Exercise brief | Consider the listing below. Extract exactly the lines from the line containing "const pair = new THREE.Group();" to the line containing "for node in", both included.

-- Recorded data start --

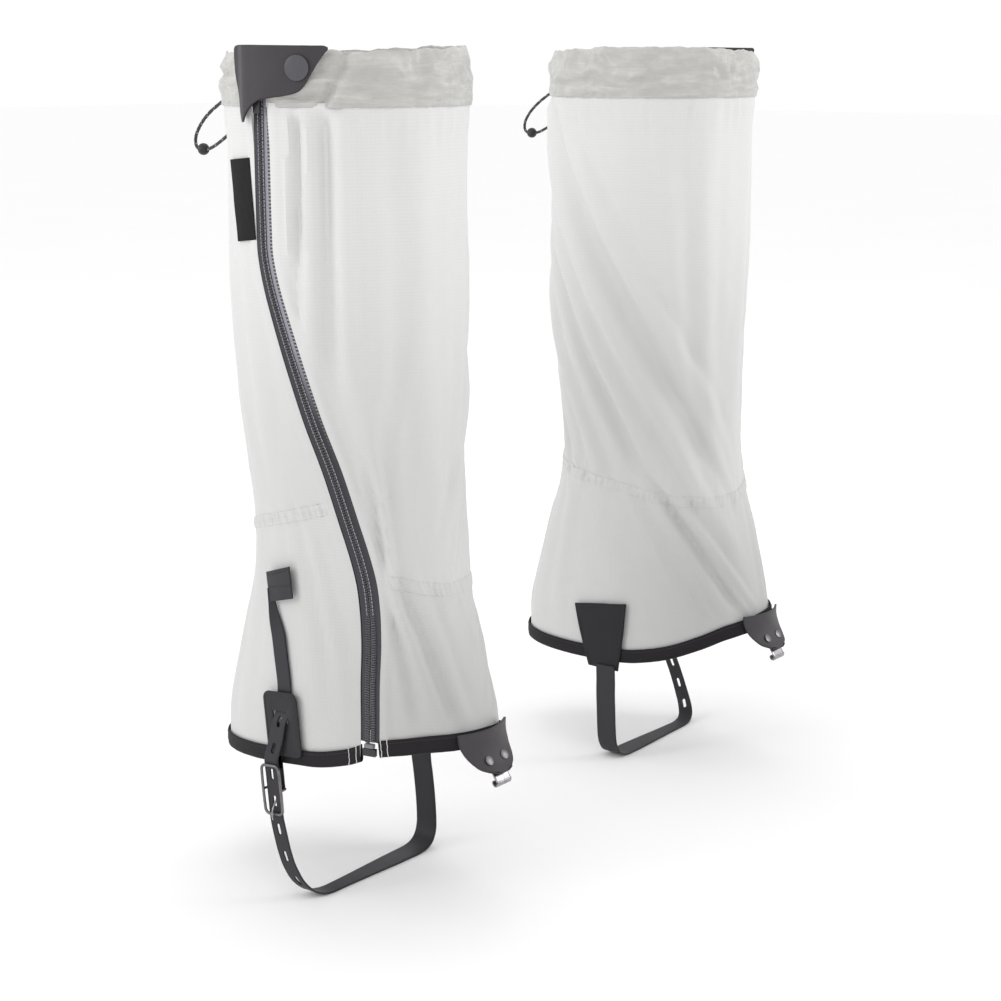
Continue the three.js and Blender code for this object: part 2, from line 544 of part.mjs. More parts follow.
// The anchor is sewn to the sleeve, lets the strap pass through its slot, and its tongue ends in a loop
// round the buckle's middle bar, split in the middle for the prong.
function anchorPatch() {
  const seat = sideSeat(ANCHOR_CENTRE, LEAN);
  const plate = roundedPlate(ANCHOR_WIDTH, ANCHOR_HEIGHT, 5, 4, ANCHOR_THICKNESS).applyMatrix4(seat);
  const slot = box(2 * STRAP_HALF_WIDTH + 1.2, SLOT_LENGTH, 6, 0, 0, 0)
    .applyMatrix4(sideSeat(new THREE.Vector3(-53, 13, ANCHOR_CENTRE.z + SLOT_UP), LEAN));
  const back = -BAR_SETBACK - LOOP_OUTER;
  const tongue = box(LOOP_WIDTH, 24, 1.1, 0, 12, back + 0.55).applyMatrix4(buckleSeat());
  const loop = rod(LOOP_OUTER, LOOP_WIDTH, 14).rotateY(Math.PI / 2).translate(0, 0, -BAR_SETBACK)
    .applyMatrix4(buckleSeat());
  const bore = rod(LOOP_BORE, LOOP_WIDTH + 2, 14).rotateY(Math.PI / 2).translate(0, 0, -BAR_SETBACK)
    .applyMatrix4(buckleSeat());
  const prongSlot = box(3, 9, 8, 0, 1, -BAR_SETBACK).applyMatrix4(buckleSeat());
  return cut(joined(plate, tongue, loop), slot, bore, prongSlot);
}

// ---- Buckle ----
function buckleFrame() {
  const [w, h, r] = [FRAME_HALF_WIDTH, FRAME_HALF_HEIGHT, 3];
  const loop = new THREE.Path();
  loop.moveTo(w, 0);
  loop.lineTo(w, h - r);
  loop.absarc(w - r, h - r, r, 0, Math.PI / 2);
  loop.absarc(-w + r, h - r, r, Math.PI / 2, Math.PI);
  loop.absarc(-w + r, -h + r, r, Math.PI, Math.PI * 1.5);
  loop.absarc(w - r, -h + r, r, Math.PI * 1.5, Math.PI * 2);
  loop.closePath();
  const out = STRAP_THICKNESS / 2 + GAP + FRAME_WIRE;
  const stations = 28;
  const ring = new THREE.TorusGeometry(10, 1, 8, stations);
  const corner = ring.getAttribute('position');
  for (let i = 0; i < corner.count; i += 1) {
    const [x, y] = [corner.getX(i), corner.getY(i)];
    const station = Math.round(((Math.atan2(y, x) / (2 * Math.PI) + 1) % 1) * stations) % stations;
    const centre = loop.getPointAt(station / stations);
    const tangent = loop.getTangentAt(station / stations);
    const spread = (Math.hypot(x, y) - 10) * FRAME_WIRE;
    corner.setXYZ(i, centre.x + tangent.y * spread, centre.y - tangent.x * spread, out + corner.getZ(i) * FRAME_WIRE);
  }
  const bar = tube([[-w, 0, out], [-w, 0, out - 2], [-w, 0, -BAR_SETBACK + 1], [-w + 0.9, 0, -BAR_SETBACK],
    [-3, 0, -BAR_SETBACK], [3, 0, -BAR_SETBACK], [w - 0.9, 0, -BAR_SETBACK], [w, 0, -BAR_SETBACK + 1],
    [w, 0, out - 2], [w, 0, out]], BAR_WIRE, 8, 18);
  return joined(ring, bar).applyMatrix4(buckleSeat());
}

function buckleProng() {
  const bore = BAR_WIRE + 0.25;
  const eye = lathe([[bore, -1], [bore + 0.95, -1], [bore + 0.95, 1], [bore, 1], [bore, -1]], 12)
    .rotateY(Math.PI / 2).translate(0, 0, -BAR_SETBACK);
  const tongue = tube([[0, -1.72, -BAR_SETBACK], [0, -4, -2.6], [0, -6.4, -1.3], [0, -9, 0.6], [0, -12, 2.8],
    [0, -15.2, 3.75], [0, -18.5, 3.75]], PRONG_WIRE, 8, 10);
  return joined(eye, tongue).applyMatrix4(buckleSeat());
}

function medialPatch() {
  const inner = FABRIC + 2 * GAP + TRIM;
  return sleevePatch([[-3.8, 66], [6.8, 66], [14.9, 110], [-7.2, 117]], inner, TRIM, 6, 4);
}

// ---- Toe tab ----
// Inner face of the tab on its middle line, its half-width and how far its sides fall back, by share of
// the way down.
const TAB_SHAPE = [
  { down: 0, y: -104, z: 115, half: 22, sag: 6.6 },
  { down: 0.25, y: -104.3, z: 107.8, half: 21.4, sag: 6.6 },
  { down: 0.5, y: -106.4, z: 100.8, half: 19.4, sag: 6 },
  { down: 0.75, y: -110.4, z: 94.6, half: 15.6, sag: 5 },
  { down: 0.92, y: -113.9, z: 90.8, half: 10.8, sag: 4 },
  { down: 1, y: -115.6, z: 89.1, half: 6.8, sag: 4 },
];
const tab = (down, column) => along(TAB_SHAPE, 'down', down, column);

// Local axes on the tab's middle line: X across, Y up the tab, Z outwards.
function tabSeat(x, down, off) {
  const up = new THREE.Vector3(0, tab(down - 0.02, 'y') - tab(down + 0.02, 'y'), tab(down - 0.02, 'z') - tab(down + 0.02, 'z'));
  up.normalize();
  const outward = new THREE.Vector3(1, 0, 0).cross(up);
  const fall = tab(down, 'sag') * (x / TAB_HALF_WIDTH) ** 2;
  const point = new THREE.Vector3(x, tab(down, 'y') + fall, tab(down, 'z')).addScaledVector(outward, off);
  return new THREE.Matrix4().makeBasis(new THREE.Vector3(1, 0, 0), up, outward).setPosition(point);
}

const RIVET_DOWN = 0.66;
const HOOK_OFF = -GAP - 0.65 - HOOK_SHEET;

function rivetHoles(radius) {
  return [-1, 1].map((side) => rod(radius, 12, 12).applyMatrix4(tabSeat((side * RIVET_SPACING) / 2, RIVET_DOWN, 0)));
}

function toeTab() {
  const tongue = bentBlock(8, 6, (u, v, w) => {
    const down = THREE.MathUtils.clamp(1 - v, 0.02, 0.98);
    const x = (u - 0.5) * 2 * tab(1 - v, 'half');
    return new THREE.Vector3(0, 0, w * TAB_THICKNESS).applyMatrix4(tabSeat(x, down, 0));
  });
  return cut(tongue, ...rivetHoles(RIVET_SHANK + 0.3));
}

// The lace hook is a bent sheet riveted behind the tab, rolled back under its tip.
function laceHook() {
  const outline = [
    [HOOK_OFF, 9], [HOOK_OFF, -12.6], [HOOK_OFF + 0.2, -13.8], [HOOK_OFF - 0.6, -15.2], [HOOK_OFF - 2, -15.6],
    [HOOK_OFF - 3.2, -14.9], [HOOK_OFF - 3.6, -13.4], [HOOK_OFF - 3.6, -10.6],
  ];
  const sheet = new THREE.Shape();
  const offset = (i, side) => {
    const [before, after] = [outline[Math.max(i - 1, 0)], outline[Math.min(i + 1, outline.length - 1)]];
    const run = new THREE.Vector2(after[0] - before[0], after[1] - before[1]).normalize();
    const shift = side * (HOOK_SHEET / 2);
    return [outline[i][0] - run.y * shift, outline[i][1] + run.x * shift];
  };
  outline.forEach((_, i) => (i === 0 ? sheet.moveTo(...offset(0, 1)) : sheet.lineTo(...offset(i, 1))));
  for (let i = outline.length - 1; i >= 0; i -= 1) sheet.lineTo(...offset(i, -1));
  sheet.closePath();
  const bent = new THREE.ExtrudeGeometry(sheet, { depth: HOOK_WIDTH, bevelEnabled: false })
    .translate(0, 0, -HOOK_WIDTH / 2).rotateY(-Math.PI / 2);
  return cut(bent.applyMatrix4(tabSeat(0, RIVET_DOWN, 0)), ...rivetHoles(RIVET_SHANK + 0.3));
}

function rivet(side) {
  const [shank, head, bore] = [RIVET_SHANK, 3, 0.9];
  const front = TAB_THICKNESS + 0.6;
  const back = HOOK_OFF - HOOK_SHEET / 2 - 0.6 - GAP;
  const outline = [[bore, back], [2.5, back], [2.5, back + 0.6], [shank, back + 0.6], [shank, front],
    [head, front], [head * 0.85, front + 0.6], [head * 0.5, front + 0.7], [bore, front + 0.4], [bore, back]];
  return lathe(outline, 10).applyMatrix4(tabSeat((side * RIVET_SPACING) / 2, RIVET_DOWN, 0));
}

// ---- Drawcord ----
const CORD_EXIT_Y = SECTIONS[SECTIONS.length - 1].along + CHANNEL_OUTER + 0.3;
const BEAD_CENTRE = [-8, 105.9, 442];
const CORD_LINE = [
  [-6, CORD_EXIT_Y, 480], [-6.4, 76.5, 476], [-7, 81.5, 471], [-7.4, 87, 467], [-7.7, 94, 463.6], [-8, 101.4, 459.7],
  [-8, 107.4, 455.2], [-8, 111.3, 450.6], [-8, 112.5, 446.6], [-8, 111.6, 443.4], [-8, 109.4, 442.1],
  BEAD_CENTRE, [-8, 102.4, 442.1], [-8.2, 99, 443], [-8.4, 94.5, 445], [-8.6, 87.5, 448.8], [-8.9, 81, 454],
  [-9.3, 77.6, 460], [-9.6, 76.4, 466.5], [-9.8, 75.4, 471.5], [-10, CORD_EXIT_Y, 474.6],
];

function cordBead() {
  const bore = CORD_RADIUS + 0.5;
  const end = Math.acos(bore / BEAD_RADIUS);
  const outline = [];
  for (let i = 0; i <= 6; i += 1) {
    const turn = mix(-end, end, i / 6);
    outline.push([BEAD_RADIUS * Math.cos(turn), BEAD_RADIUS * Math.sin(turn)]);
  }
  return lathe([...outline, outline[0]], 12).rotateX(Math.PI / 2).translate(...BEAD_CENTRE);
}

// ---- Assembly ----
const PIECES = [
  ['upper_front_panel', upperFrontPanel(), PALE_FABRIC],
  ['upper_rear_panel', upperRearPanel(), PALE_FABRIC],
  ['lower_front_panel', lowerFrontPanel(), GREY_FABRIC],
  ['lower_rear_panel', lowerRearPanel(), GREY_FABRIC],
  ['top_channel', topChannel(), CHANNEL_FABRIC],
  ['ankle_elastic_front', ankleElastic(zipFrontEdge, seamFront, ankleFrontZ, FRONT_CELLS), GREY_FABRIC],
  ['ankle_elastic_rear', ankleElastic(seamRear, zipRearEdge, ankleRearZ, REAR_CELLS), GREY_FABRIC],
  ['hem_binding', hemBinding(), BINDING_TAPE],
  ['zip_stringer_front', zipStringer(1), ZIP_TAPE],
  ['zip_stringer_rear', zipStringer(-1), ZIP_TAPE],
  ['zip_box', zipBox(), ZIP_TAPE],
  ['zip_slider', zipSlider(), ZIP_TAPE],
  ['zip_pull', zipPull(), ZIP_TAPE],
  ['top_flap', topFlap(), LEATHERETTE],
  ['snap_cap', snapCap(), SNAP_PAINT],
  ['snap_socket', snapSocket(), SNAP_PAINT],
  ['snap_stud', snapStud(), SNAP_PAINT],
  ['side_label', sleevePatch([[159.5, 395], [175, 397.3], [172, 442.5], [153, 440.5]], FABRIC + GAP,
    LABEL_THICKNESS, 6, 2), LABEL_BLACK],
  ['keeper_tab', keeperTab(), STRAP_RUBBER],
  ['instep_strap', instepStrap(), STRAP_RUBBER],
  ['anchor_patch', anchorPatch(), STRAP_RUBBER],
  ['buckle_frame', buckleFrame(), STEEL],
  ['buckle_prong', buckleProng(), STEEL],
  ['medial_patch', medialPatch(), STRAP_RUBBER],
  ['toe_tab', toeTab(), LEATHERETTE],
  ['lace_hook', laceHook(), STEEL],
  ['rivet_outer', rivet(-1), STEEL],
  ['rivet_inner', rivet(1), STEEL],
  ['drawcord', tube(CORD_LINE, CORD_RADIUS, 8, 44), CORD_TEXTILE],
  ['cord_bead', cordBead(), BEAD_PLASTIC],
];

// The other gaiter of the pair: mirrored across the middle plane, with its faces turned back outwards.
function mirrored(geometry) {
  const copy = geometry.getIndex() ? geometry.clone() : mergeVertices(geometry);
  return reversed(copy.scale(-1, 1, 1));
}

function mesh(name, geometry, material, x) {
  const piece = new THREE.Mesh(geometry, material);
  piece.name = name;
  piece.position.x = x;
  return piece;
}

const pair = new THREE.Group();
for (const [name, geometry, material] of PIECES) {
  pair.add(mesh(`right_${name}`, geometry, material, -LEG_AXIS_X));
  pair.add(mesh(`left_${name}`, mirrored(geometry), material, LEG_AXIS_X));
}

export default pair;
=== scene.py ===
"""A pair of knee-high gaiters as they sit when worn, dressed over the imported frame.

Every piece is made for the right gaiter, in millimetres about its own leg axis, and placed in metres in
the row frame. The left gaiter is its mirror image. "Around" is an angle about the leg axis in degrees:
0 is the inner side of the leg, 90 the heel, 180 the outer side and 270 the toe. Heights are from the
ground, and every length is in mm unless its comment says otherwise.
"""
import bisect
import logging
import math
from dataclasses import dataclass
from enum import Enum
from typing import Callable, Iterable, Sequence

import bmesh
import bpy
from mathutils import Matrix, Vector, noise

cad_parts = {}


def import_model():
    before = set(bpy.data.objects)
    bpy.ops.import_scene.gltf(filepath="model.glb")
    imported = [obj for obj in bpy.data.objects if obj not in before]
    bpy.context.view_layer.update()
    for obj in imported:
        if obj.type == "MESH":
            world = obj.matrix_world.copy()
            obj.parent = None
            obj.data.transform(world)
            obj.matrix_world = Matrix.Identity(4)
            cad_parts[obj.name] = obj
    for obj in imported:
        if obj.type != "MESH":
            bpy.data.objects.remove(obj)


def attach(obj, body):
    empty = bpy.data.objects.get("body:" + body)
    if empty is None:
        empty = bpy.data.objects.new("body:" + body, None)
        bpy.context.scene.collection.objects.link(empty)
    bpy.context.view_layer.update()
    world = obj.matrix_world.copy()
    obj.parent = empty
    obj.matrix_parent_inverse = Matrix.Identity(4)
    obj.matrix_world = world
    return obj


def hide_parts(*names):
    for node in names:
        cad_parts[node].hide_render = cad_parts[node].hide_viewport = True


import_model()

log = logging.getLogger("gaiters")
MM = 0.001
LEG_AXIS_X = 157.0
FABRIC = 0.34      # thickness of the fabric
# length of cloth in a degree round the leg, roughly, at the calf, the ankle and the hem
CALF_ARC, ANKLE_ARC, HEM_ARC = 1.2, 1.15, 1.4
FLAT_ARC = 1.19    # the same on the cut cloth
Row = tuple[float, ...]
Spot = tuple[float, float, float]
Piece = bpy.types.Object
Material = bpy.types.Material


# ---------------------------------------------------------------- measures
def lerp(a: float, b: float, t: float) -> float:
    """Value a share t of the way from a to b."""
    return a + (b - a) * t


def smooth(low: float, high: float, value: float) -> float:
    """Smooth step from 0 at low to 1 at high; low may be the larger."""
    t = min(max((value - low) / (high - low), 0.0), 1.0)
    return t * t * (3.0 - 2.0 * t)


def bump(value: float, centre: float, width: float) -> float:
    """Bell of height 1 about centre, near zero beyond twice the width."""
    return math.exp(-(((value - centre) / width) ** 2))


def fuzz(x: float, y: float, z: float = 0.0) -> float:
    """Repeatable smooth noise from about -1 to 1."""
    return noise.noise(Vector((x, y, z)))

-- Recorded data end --

Full solution |
const pair = new THREE.Group();
for (const [name, geometry, material] of PIECES) {
  pair.add(mesh(`right_${name}`, geometry, material, -LEG_AXIS_X));
  pair.add(mesh(`left_${name}`, mirrored(geometry), material, LEG_AXIS_X));
}

export default pair;
=== scene.py ===
"""A pair of knee-high gaiters as they sit when worn, dressed over the imported frame.

Every piece is made for the right gaiter, in millimetres about its own leg axis, and placed in metres in
the row frame. The left gaiter is its mirror image. "Around" is an angle about the leg axis in degrees:
0 is the inner side of the leg, 90 the heel, 180 the outer side and 270 the toe. Heights are from the
ground, and every length is in mm unless its comment says otherwise.
"""
import bisect
import logging
import math
from dataclasses import dataclass
from enum import Enum
from typing import Callable, Iterable, Sequence

import bmesh
import bpy
from mathutils import Matrix, Vector, noise

cad_parts = {}


def import_model():
    before = set(bpy.data.objects)
    bpy.ops.import_scene.gltf(filepath="model.glb")
    imported = [obj for obj in bpy.data.objects if obj not in before]
    bpy.context.view_layer.update()
    for obj in imported:
        if obj.type == "MESH":
            world = obj.matrix_world.copy()
            obj.parent = None
            obj.data.transform(world)
            obj.matrix_world = Matrix.Identity(4)
            cad_parts[obj.name] = obj
    for obj in imported:
        if obj.type != "MESH":
            bpy.data.objects.remove(obj)


def attach(obj, body):
    empty = bpy.data.objects.get("body:" + body)
    if empty is None:
        empty = bpy.data.objects.new("body:" + body, None)
        bpy.context.scene.collection.objects.link(empty)
    bpy.context.view_layer.update()
    world = obj.matrix_world.copy()
    obj.parent = empty
    obj.matrix_parent_inverse = Matrix.Identity(4)
    obj.matrix_world = world
    return obj


def hide_parts(*names):
    for node in names:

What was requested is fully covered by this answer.